There is home-made cream cheese and, behind the counter, the best bagels in town, also bialys and the onion rolls known as pletzel.

In the back, there is the caviar, pickled herring, herring in cream sauce, herring salad.

Before Jewish holidays, items like gefilte fish, matzo-ball soup and latkes (potato pancakes) are available to crowds who jam the shop.

"Take a ticket, please."

But at the very heart of the place is the lox and the nova.

In New York, almost everyone refers to smoked salmon as lox. Lox in fact is the cheaper, saltier, brined belly salmon.

Its more aristocratic cousin, cold-smoked salmon, often comes from Nova Scotia but New Yorkers use the term nova, to refer to all smoked salmon, except lox. Got it?

At Russ, displayed in all their glory, is smoked salmon from Ireland, Scotland and Norway.

There is even pastrami salmon, salmon spiced with pastrami flavouring.

Everest to Manhattan

And behind the counter are the slicers, princes of the church of lox. Among them is Sherpa.

"How much would you like?" he asks, wielding the slicing-knife as an artist wields his brush, turning smoked salmon into pale pink, paper-thin slices of paradise.

Sherpa Lox slices a side of smoked salmon Sherpa Lox from Nepal now feels completely at home in New York

"It takes at least 10 years to become a great slicer," he adds.

It is a long way from the eastern Himalayas to the peaks of fine slicing. And Sherpa did once climb to within six hours of Everest's peak.

"I looked around and thought better of it," he says, "and I headed back down," adds the handsome, soft-spoken man whose people gained fame portering climbers up Everest.

The most famous among them, of course, was Sherpa Tenzing Norgay who went up with Sir Edmund Hillary.

Sherpa Lox's full name is Sherpa Chhapte Panasha, and he was born in Patle, a village with a population of 120 in eastern Nepal.

"At school, there were no chairs and I got tired of sitting on the bare floor listening to teachers for eight to 10 hours a day," says Sherpa.

Restless and ambitious, he made his way to Zarzi where he worked with trekkers, made friends with foreigners, got himself into an English-language school in Kathmandu - his English is pretty perfect now - and then to the USA.

"I've been everywhere in America and did everything, including crushing grapes in the Napa Valley," says Sherpa. "Eventually I made my way to New York."

A job at an uptown appetising store taught Sherpa to slice salmon.
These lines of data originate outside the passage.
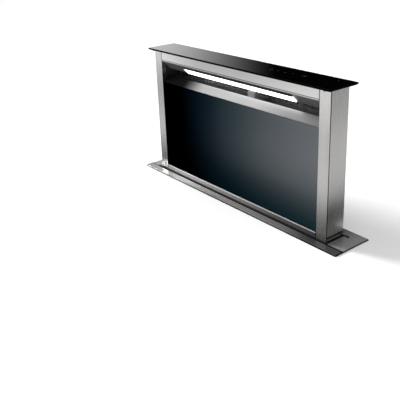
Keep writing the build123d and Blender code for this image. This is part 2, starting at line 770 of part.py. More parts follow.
def flap(side, knuckles):
    """Half-round flap on one side of the pin, with its own share of the knuckles."""
    with BuildPart() as half:
        with BuildSketch(duct_plane(flap_face)):
            Circle(flap_r)
            with Locations((side * (flap_edge - flap_r), 0)):
                Rectangle(2 * flap_r, 2 * flap_r, mode=Mode.SUBTRACT)
        extrude(amount=FLAP_T)
        for index in knuckles:
            low = out_z + (index - 2) * knuckle_h + RUN
            with BuildSketch(Plane((pin_x, FAN_Y, low))):
                Circle(FLAP_KNUCKLE_R)
                with Locations((0, side * flap_edge / 2)):
                    Rectangle(FLAP_T, flap_edge + 2 * FLAP_T)
                Circle(FLAP_PIN_R + SHAFT_RUN, mode=Mode.SUBTRACT)
            extrude(amount=knuckle_h - 2 * RUN)
    return half


keep(flap(-1, (0, 2)), "flap_front")
keep(flap(1, (1, 3)), "flap_back")

# Control box beside the blower box, with a cable gland under it
case_end = CASE_X + SHEET
control_in = -CASE_FACE - CONTROL_D
control_mid = CONTROL_TOP - CONTROL_H / 2
control_x = CONTROL_END_IN + CONTROL_W / 2 - case_end
with BuildPart() as control_box:
    with Locations((control_x, (control_in - CASE_FACE) / 2, control_mid)):
        Box(CONTROL_W, CONTROL_D, CONTROL_H)
    fillet(control_box.edges().filter_by(Axis.Y), CORNER_R)
    offset(amount=-2 * SHEET, openings=control_box.faces().sort_by(Axis.Y)[0])
    with BuildSketch(Plane((control_x, control_in + CONTROL_D / 2, CONTROL_TOP - CONTROL_H))):
        Circle(GLAND_R)
    extrude(amount=2 * SHEET, mode=Mode.SUBTRACT)
keep(control_box, "control_box")

with BuildPart() as control_lid:
    with BuildSketch(Plane((control_x, control_in, control_mid), x_dir=(1, 0, 0), z_dir=(0, -1, 0))):
        RectangleRounded(CONTROL_W, CONTROL_H, CORNER_R)
    extrude(amount=2 * SHEET)
    chamfer(control_lid.faces().sort_by(Axis.Y)[0].edges(), SHEET)
keep(control_lid, "control_lid")

with BuildPart() as cable_gland:
    with BuildSketch(Plane((control_x, control_in + CONTROL_D / 2, CONTROL_TOP - CONTROL_H + 4 * SHEET))):
        Circle(GLAND_R)
    extrude(amount=-GLAND_L)
    with BuildSketch(Plane((control_x, control_in + CONTROL_D / 2, CONTROL_TOP - CONTROL_H))):
        RegularPolygon(GLAND_R + 2 * SHEET, 6)
    extrude(amount=-GLAND_R)
    with BuildSketch(Plane((control_x, control_in + CONTROL_D / 2, CONTROL_TOP - CONTROL_H + 4 * SHEET))):
        Circle(GLAND_BORE_R)
    extrude(amount=-GLAND_L, mode=Mode.SUBTRACT)
keep(cable_gland, "cable_gland")

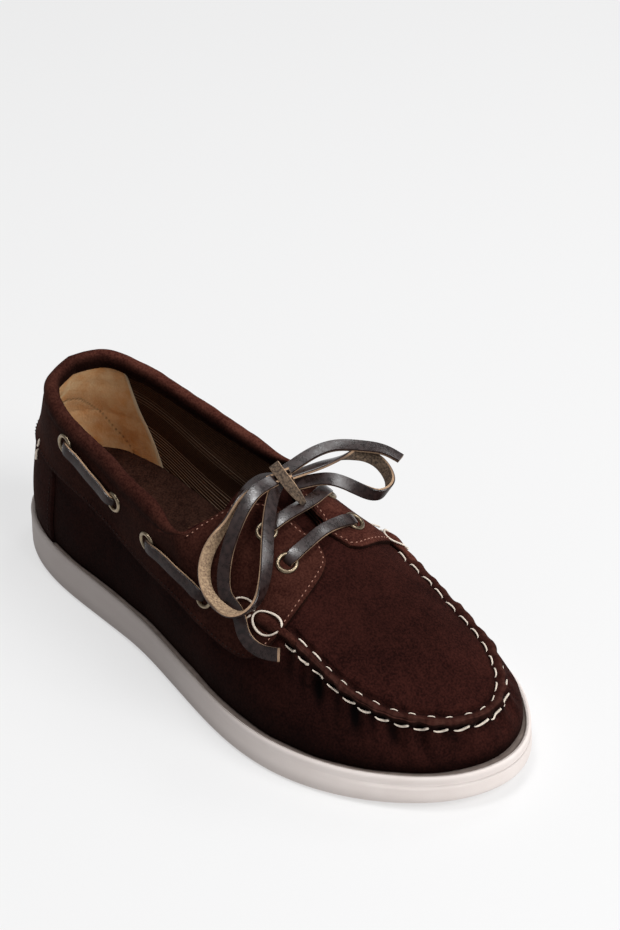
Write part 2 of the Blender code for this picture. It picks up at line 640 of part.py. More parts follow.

Then someone mentioned Russ & Daughters.

"What is Russ?" he thought and - this being before ubiquitous use of the internet - he wandered the streets until he found it and then asked for a job until he got one.

A store manager now, Sherpa has been at Russ for a decade, where he works alongside Italians, Dominicans, Mexicans and Israelis.

Sherpa lives in Jackson Heights in Queens where, he says, "I feel completely at home."

There are now about 7,000 Nepalese in New York and approximately 2,000 Sherpas.

In 1907, when Joel Russ arrived at Ellis Island, it was a long journey, but he came, like millions of others, in search of refuge and maybe a little slice of paradise.

When, long ago, the Sherpa tribe migrated from Tibet to Nepal, it is said they journeyed, first, in search of a Shangri-la.

You might think of Russ & Daughters as a primarily Jewish shop, but this is New York - everyone comes here.

"Do you like the food at Russ?" I ask. Sherpa grins. "Oh, yes, I eat it all. I always say to customers that I am from KathmanJew."